Respondent jumped from job to job, often in tandem with Weldon. If he lost his job, respondent went with him. Respondent was told she would need to put her children above her desires to be with Weldon, but she continued to see him and place her children with inappropriate baby-sitters. Most of the domestic violence episodes with Weldon occurred when he had been drinking. He participated in inpatient care for his alcohol- abuse problem during the relevant time frame of this case. However, when he had a relapse under outpatient care and failed an alcohol test in respondent's presence, she adopted his excuse the machine was inaccurate and minimized the situation. Although Weldon and respondent were not living together, they maintained constant contact through two-way radios.

Testimony from Veronica Key, respondent's therapist at the time of the hearing on the petition to terminate, was that respondent had begun counseling with her in January 2002, well after the relevant time period for making reasonable progress. However, at that time, respondent had not internalized prior counseling or made any reasonable progress toward correcting her problems. Therefore, if respondent had failed to make reasonable progress by January 2002, she could not have made such progress prior to that, by August 21, 2001. Keys testified respondent was making slow but steady progress in her therapy by September 2002.

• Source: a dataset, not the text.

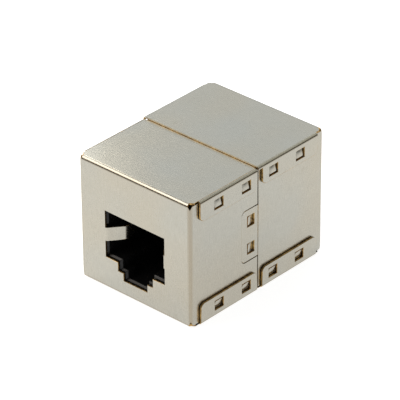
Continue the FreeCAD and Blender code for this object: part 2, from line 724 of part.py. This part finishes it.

Respondent argues she did not fully understand the problems of codependency on undesirable males and the effect on the lives of her children until she began regular and individual therapy. She contends it was not her fault this service was not initiated until after the nine-month period had run. She contends, therefore, her lack of progress during the nine-month period was due to DCFS negligence in failing to provide timely services.

The record indicates, however, respondent was counseled early and often that she must sever her ties and dependency on Weldon in favor of protecting her children. She was offered group domestic-violence counseling during the applicable nine- month period. DCFS had no fault where appropriate services were offered but the necessary messages did not sink into respondent's consciousness until a different form of the same service was offered.

Finally, while respondent raises the issue of the propriety of the trial court's determination that the best interest of the children required her parental rights be terminated, she does not present any argument. The State, in response to respondent's lack of argument, does not address the issue either. We find it has been forfeited.

III. CONCLUSION

For the foregoing reasons, we affirm the trial court's judgment.

Affirmed.

McCULLOUGH, J., concurs.

COOK, J., specially concurs.

JUSTICE COOK, specially concurring:

I agree the language used in the State's petition was sufficient to provide notice to respondent that the State sought to permanently terminate her parental rights. I disagree the notice provision of section 2-13(4), requiring that the prayer for relief "clearly and obviously state that the parents could permanently lose their rights as a parent" (705 ILCS 405/2-13(4) (West 2002)) applies only to original petitions seeking to terminate parental rights, not to after-filed petitions. Such a holding is not required by the language of the Act and serves only to further complicate an area of the law which is already difficult. Even without section 2-13(4), every petition for termination of parental rights should make it clear whether the parents could permanently lose their parental rights.